In July 1979 in Woods Hole, Massachusetts, Jule Charney, one of the pioneers of climate modeling, brought together a panel of experts under the U.S. National Research Council to sort out the state of the science. The panel's work has become iconic as a foundation for the enterprise of climate change study that followed. Such reports are a traditional approach within the United States for eliciting expert views on scientific questions of political and public policy importance. In this case, the panel concluded that the potential damage from greenhouse gases was real and should not be ignored. The potential for cooling, the threat of aerosols, or the possibility of an ice age shows up nowhere in the report. Warming from doubled CO2 of 1.5°–4.5°C was possible, the panel reported. While there were huge uncertainties, Verner Suomi, chairman of the National Research Council’s Climate Research Board, wrote in the report's foreword that he believed there was enough evidence to support action: "A wait-and-see policy may mean waiting until it is too late". Clearly, if a national report in the 1970s advocates urgent action to address global warming, then the scientific consensus of the 1970s was not global cooling.
In the sound-bite, fact-free culture of FOX News and Republican hate radio, though, this history gets boiled down to, "Aw, them scientists don't know what they're talkin' about. They used to say the earth was coolin' off, now they say it's gittin' hotter."

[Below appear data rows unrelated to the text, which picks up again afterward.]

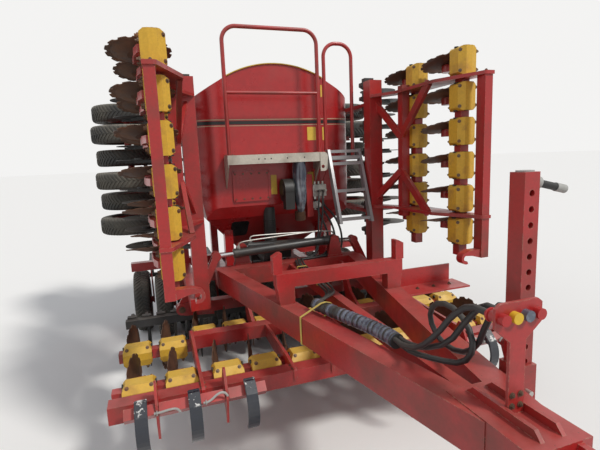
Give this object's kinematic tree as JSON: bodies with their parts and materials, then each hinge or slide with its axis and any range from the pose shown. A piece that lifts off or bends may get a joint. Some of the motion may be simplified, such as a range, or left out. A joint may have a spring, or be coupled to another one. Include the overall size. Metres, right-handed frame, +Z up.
{
  "type": "folded seed drill",
  "caption": "Towed pneumatic seed drill with its wings folded up: disc rows, seed coulters, staggered press wheels, hopper, drawbar and jack.",
  "frame": {"origin": "on the ground, midway along and across the whole drill with its wings folded", "axes": "+X to the machine's left side, +Y to its rear, +Z up; the drawbar points along -Y"},
  "size_m": [3.46, 5.985, 3.167],
  "materials": {
    "red_paint": "faded gloss",
    "tank_red": "gloss",
    "yellow_paint": "worn, dusty",
    "worn_steel": "rusty brown",
    "dark_steel": "satin black",
    "worn_blade": "black with bright worn spots",
    "galvanised": "dull zinc",
    "zinc_steel": "plated",
    "ladder_aluminium": "mill finish",
    "tarpaulin": "coated cloth",
    "black_film": "shiny thin sheet",
    "black_plastic": "matt",
    "hose_rubber": "matt",
    "tyre_rubber": "dusty",
    "ram_black": "satin",
    "ram_chrome": "polished"
  },
  "bodies": {
    "root": {"main_frame": "red_paint", "mid_carrier": "red_paint", "drawbar": "red_paint", "rest_frame": "red_paint", "row_bars": "red_paint", "clamps_mid": "yellow_paint", "arms_mid": "red_paint", "discs_mid": "worn_steel", "coulters_mid": "dark_steel", "harrow_mid": "dark_steel", "hopper": "tank_red", "hopper_cover": "tarpaulin", "platform": "galvanised", "ladder": "ladder_aluminium", "handrails": "red_paint", "fan_cover": "black_film", "valve_block": "zinc_steel", "air_system": "black_plastic", "hoses": "hose_rubber", "hose_1": "hose_rubber", "hose_2": "hose_rubber", "hose_3": "hose_rubber", "ram_base_l": "red_paint", "ram_base_r": "red_paint"},
    "jack": {"jack_leg": "red_paint"},
    "paddle_unit_l": {"paddle_tube_l": "red_paint", "paddles_l": "worn_blade"},
    "paddle_unit_r": {"paddle_tube_r": "red_paint", "paddles_r": "worn_blade"},
    "wing_l": {"wing_frame_l": "red_paint", "wing_carrier_l": "red_paint", "wing_clamps_l": "yellow_paint", "wing_arms_l": "red_paint", "wing_discs_l": "worn_steel", "wing_coulters_l": "dark_steel", "wing_harrow_l": "dark_steel"},
    "wing_r": {"wing_frame_r": "red_paint", "wing_carrier_r": "red_paint", "wing_clamps_r": "yellow_paint", "wing_arms_r": "red_paint", "wing_discs_r": "worn_steel", "wing_coulters_r": "dark_steel", "wing_harrow_r": "dark_steel"},
    "wheels_1_mid": {"tyres_1_mid": "tyre_rubber", "hubs_1_mid": "red_paint"},
    "wheels_2_mid": {"tyres_2_mid": "tyre_rubber", "hubs_2_mid": "red_paint"},
    "wheels_1_l": {"tyres_1_l": "tyre_rubber", "hubs_1_l": "red_paint"},
    "wheels_2_l": {"tyres_2_l": "tyre_rubber", "hubs_2_l": "red_paint"},
    "wheels_1_r": {"tyres_1_r": "tyre_rubber", "hubs_1_r": "red_paint"},
    "wheels_2_r": {"tyres_2_r": "tyre_rubber", "hubs_2_r": "red_paint"},
    "barrel_l": {"ram_barrel_l": "ram_black"},
    "rod_l": {"ram_rod_l": "ram_chrome"},
    "barrel_r": {"ram_barrel_r": "ram_black"},
    "rod_r": {"ram_rod_r": "ram_chrome"}
  },
  "joints": [
    {"name": "jack_lift", "type": "slide", "parent": "root", "child": "jack", "axis": [0, 0, 1], "range_m": [0, 0.8]},
    {"name": "wing_fold_l", "type": "hinge", "parent": "root", "child": "wing_l", "pos_m": [-0.98, 0.5975, 0.75], "axis": [0, -1, 0], "range_deg": [0, 90]},
    {"name": "paddle_tilt_l", "type": "hinge", "parent": "root", "child": "paddle_unit_l", "pos_m": [-1, -1.3975, 0.72], "axis": [1, 0, 0], "range_deg": [-25, 25]},
    {"name": "wing_fold_r", "type": "hinge", "parent": "root", "child": "wing_r", "pos_m": [0.98, 0.5975, 0.75], "axis": [0, 1, 0], "range_deg": [0, 90]},
    {"name": "paddle_tilt_r", "type": "hinge", "parent": "root", "child": "paddle_unit_r", "pos_m": [1, -1.3975, 0.72], "axis": [1, 0, 0], "range_deg": [-25, 25]},
    {"name": "wheels_1_mid_turn", "type": "hinge", "parent": "root", "child": "wheels_1_mid", "pos_m": [0, 1.5525, 0.37], "axis": [1, 0, 0], "continuous": true},
    {"name": "wheels_1_l_turn", "type": "hinge", "parent": "wing_l", "child": "wheels_1_l", "pos_m": [-1.36, 1.5525, 2], "axis": [0, 0, 1], "continuous": true},
    {"name": "wheels_1_r_turn", "type": "hinge", "parent": "wing_r", "child": "wheels_1_r", "pos_m": [1.36, 1.5525, 2], "axis": [0, 0, 1], "continuous": true},
    {"name": "wheels_2_mid_turn", "type": "hinge", "parent": "root", "child": "wheels_2_mid", "pos_m": [0, 1.8325, 0.37], "axis": [1, 0, 0], "continuous": true},
    {"name": "wheels_2_l_turn", "type": "hinge", "parent": "wing_l", "child": "wheels_2_l", "pos_m": [-1.36, 1.8325, 2], "axis": [0, 0, 1], "continuous": true},
    {"name": "wheels_2_r_turn", "type": "hinge", "parent": "wing_r", "child": "wheels_2_r", "pos_m": [1.36, 1.8325, 2], "axis": [0, 0, 1], "continuous": true},
    {"name": "ram_swing_l", "type": "hinge", "parent": "root", "child": "barrel_l", "pos_m": [0.43, -0.0805, 1.29], "axis": [0, -1, 0], "range_deg": [0, 4.8]},
    {"name": "ram_extend_l", "type": "slide", "parent": "barrel_l", "child": "rod_l", "axis": [-0.9993, 0, -0.0363], "range_m": [0, 0.8236]},
    {"name": "ram_swing_r", "type": "hinge", "parent": "root", "child": "barrel_r", "pos_m": [-0.43, 0.0055, 1.29], "axis": [0, 1, 0], "range_deg": [0, 4.8]},
    {"name": "ram_extend_r", "type": "slide", "parent": "barrel_r", "child": "rod_r", "axis": [0.9993, 0, -0.0363], "range_m": [0, 0.8236]}
  ],
  "couplings": [
    {"joint": "ram_swing_l", "follows": "wing_fold_l", "ratio": 0.053154},
    {"joint": "ram_extend_l", "follows": "wing_fold_l", "m_per_rad": 0.52398},
    {"joint": "ram_swing_r", "follows": "wing_fold_r", "ratio": 0.053154},
    {"joint": "ram_extend_r", "follows": "wing_fold_r", "m_per_rad": 0.52398}
  ]
}
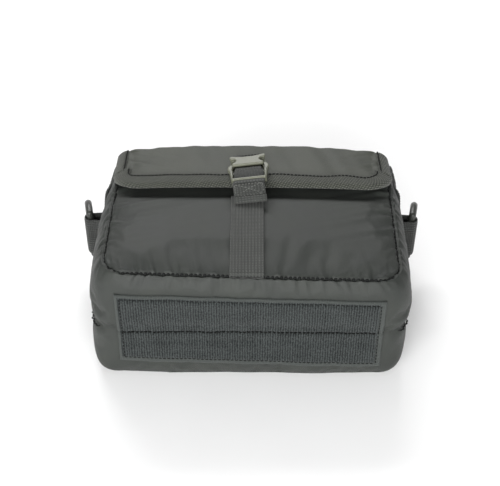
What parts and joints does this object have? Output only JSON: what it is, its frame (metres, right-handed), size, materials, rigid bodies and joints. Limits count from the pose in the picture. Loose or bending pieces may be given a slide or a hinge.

That way, you don't have to learn to pronounce words like "Milankovitch."

Of course, the people who grind out climate denial papers for the Koch Brothers or other fossil fuel industry sugar-daddies can come up with highfalutin language to nitpick the findings of actual climate scientists. The science denial is science denial.

To quote Brian Cox again, "Don't undermine the science just because you don't like the economics. That’s a dangerous slope, because the problem of course is you’re not undermining just that, you’re undermining the basis of rational decision-making in society."